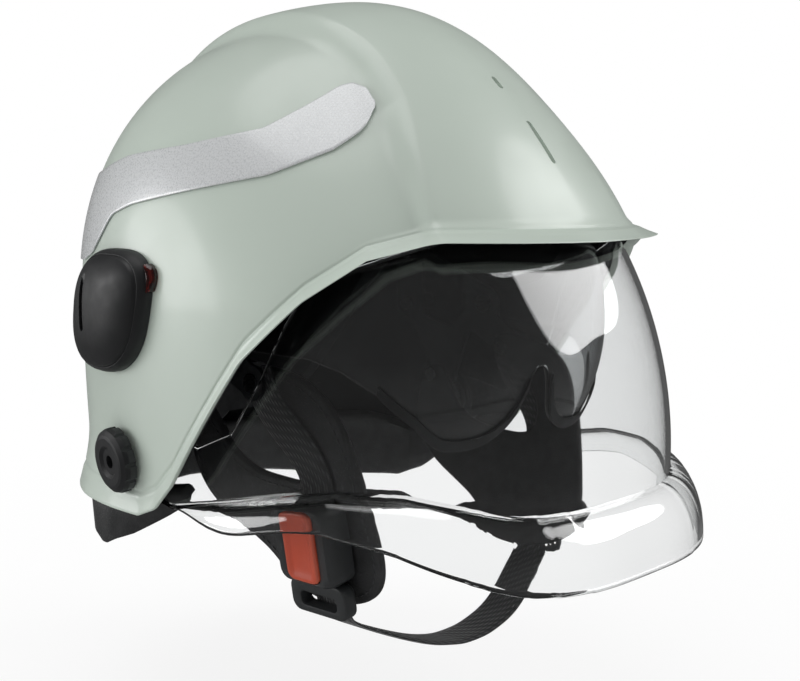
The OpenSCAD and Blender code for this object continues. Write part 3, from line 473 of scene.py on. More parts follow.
def move(piece: bpy.types.Object, place: Callable[[np.ndarray], np.ndarray]) -> bpy.types.Object:
    """Moves every point of a piece, in millimetres, and keeps its object at the origin.

    Args:
        piece: the piece.
        place: gives the new points for the old ones.

    Returns:
        The same piece.
    """
    spots = np.zeros(len(piece.data.vertices) * 3)
    piece.data.vertices.foreach_get("co", spots)
    moved = place(spots.reshape(-1, 3) / MM) * MM
    piece.data.vertices.foreach_set("co", moved.ravel())
    piece.data.update()
    return piece


def mirrored(piece: bpy.types.Object, side: Side) -> bpy.types.Object:
    """Turns a right-hand piece into the one for this side.

    Args:
        piece: the right-hand piece.
        side: the side of the helmet.

    Returns:
        The same piece.
    """
    if side is Side.LEFT:
        move(piece, lambda p: p * [-1, 1, 1])
        piece.data.flip_normals()
    return piece


def join(name: str, *parts: bpy.types.Object) -> bpy.types.Object:
    """Joins several meshes into one piece of that name.

    Args:
        name: the piece's name.
        *parts: the pieces, which are removed.

    Returns:
        The new piece.
    """
    work = bmesh.new()
    for part in parts:
        work.from_mesh(part.data)
    mesh = bpy.data.meshes.new(name)
    work.to_mesh(mesh)
    work.free()
    for part in parts:
        bpy.data.objects.remove(part)
    mesh.shade_smooth()
    mesh.set_sharp_from_angle(angle=math.radians(50))
    return link(bpy.data.objects.new(name, mesh))


def cut_out(piece: bpy.types.Object, cutter: bpy.types.Object) -> None:
    """Takes the cutter's form out of a piece, and removes the cutter.

    Args:
        piece: the piece.
        cutter: the form taken out.
    """
    cut = piece.modifiers.new("cut", "BOOLEAN")
    cut.object, cut.operation, cut.solver = cutter, "DIFFERENCE", "EXACT"
    mesh = finished_mesh(piece, piece.name)
    piece.modifiers.clear()
    piece.data = mesh
    bpy.data.objects.remove(cutter)
    mesh.shade_smooth()
    mesh.set_sharp_from_angle(angle=math.radians(40))


# Finishes


def hex_linear(code: str) -> tuple[float, float, float, float]:
    """Turns an sRGB hex colour into linear values with full alpha."""
    parts = [int(code[k:k + 2], 16) / 255 for k in (1, 3, 5)]
    return tuple(c / 12.92 if c <= 0.04045 else ((c + 0.055) / 1.055) ** 2.4 for c in parts) + (1.0,)


def add_node(tree: bpy.types.NodeTree, kind: str, values: dict | None = None,
             **settings: object) -> bpy.types.Node:
    """Adds a node with its settings, values and links.

    Args:
        tree: the tree that gets the node.
        kind: Blender's name of the node type.
        values: input name or number to a plain value, or to an output socket to link.
        **settings: attributes of the node.

    Returns:
        The new node.
    """
    node = tree.nodes.new(kind)
    for key, value in settings.items():
        setattr(node, key, value)
    for key, value in (values or {}).items():
        if isinstance(value, bpy.types.NodeSocket):
            tree.links.new(value, node.inputs[key])
        else:
            node.inputs[key].default_value = value
    return node


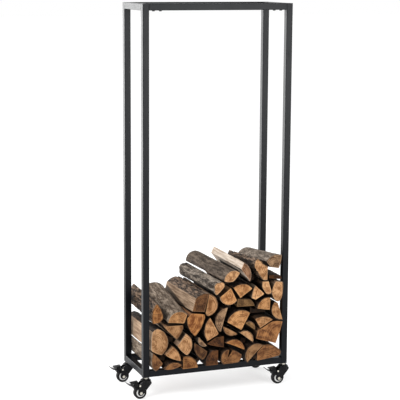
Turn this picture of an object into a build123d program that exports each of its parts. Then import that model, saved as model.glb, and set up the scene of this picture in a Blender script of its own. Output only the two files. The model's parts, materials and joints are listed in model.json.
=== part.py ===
from build123d import *
from math import cos, radians, sin, tan
import os

# Firewood log rack on four braked casters, loaded with split logs.
#
# Millimetres, +Z up, front of the rack towards -Y. The floor is Z = 0. The origin is on the floor
# under the middle of the overall box, with all four casters trailing towards -X.

# ---- driving dimensions ---------------------------------------------------------------------
RACK_WIDTH = 600.0
RACK_DEPTH = 250.0
RACK_HEIGHT = 1500.0
CASTER_HEIGHT = 84.0
TUBE = 25.0
TUBE_WALL = 1.5
TUBE_CORNER = 2.0
FIT = 0.3
RUNNING = 0.1

CAP_THICKNESS = 2.0
CAP_SPIGOT = 8.0
SPIGOT_CORNER = 1.0
PLUG_FLANGE = 1.5
PLUG_DEPTH = 30.0
STUB_LENGTH = 60.0
STUB_WALL = 3.0
RAIL_END_GAP = 0.5
SCREW_SPACING = (20.0, 47.0)
SCREW_RADIUS = 3.0
SCREW_HEAD_RADIUS = 5.5
SCREW_HEAD_HEIGHT = 3.3
SCREW_LENGTH = 12.0
SUNK_HEAD_RADIUS = 5.8
SUNK_HEAD_DEPTH = 2.8
SOCKET_RADIUS = 2.3
SOCKET_DEPTH = 2.0
SUNK_SOCKET_DEPTH = 1.6

STEM_RADIUS = 5.0
RACE_FLANGE = 3.0
LOCK_NUT_FLATS = 17.0
LOCK_NUT_HEIGHT = 4.6
WHEEL_RADIUS = 25.0
WHEEL_WIDTH = 20.0
HUB_RADIUS = 16.0
HUB_BOSS_RADIUS = 6.0
HUB_RIM = 5.5
TYRE_SHOULDER = 4.0
TRAIL = 23.0
AXLE_RADIUS = 3.0
AXLE_FLATS = 10.0
AXLE_HEAD_HEIGHT = 4.0
AXLE_NUT_HEIGHT = 5.0
CROWN_RADIUS = 21.0
CROWN_TOP = -10.5
CROWN_HEIGHT = 16.5
FORK_SHEET = 2.5
LEG_GAP = 24.4
BOSS_RADIUS = 11.5
PEDAL_PIN = (-26.0, -30.5)
PEDAL_PIN_RADIUS = 2.5
PEDAL_SWING = 12.0
PEDAL_REACH = 80.0
PEDAL_WIDTH = 28.0
BALL_RADIUS = 1.6
BALL_COUNT = 14
BALL_RING_RADIUS = 8.8

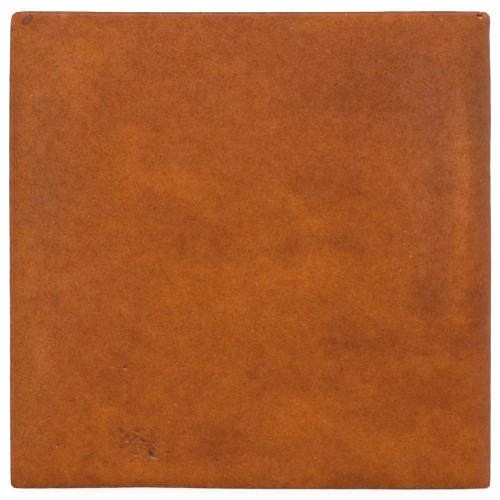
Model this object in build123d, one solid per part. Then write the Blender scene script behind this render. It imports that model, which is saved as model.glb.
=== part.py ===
from build123d import *
import os

# A handmade bullnose wall tile of fired clay. Millimetres, +Z out of the face.
# It lies on its back: +X runs across the tile to the rounded edge.

# Sizes
face_width = 304.8          # left side to rounded edge, at the widest
face_height = 302.4         # bottom side to top side, at the tallest
thickness = 16.0
upright_foot = 2.0          # what is left upright below the rounded edge
eased_edge = 3.0            # soft edge round the other three sides of the face
left_corner_radius = 3.6
back_arris = 0.8            # worn edge round the back

# The hand-cut outline is a little out of true
left_bow = 0.9              # the left side swells out in the middle
top_hollow = 0.5            # the top side is hollow in the middle
bottom_left_lift = 0.6      # the bottom side climbs to the left corner

bullnose_radius = thickness - upright_foot
half_width = face_width / 2
half_height = face_height / 2

# Corners of the outline
left = -half_width + left_bow
right = half_width
top = half_height
bottom = -half_height
top_left = (left, top)
top_right = (right, top)
bottom_right = (right, bottom)
bottom_left = (left, bottom + bottom_left_lift)

# Middles of the two bowed sides
left_middle = (-half_width, 0)
top_middle = (0, half_height - top_hollow)

# Slab
with BuildPart() as tile:
    with BuildSketch():
        with BuildLine():
            ThreePointArc(bottom_left, left_middle, top_left)
            ThreePointArc(top_left, top_middle, top_right)
            Line(top_right, bottom_right)
            Line(bottom_right, bottom_left)
        make_face()
        left_corners = vertices().sort_by(Axis.X)[:2]
        fillet(left_corners, left_corner_radius)
    extrude(amount=thickness)

    # Rounded edge
    face_edges = tile.edges().filter_by_position(Axis.Z, thickness - 0.01, thickness + 0.01)
    right_edge = face_edges.sort_by(Axis.X)[-1]
    fillet(right_edge, bullnose_radius)

    # Soft edge, which also runs down both ends of the rounded edge
    above_back = tile.edges().filter_by_position(Axis.Z, 0.01, thickness + 0.01)
    soft_edges = []
    for edge in above_back:
        middle = edge.center()
        along_rounded_edge = middle.X > half_width / 2 and edge.length > half_height
        on_left_corner = middle.X < -half_width / 2 and abs(middle.Z - thickness / 2) < 1
        if not along_rounded_edge and not on_left_corner:
            soft_edges.append(edge)
    fillet(soft_edges, eased_edge)

    # Back
    back_edges = tile.faces().sort_by(Axis.Z)[0].edges()
    fillet(back_edges, back_arris)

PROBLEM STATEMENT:
Using the data above, restate word for word the lines from its opening line through the line that contains "place: gives the", and no more.

EXERCISE SOLUTION:
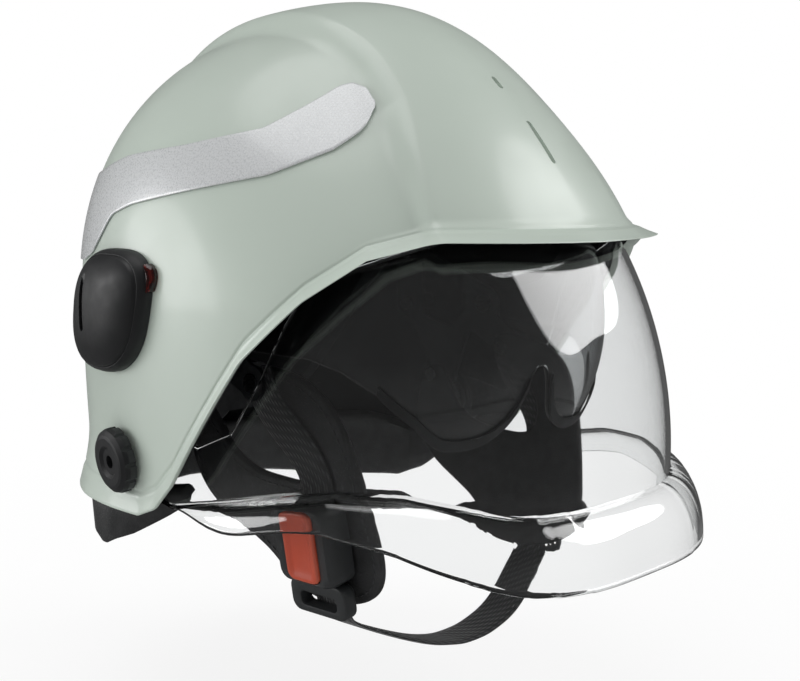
The OpenSCAD and Blender code for this object continues. Write part 3, from line 473 of scene.py on. More parts follow.
def move(piece: bpy.types.Object, place: Callable[[np.ndarray], np.ndarray]) -> bpy.types.Object:
    """Moves every point of a piece, in millimetres, and keeps its object at the origin.

    Args:
        piece: the piece.
        place: gives the new points for the old ones.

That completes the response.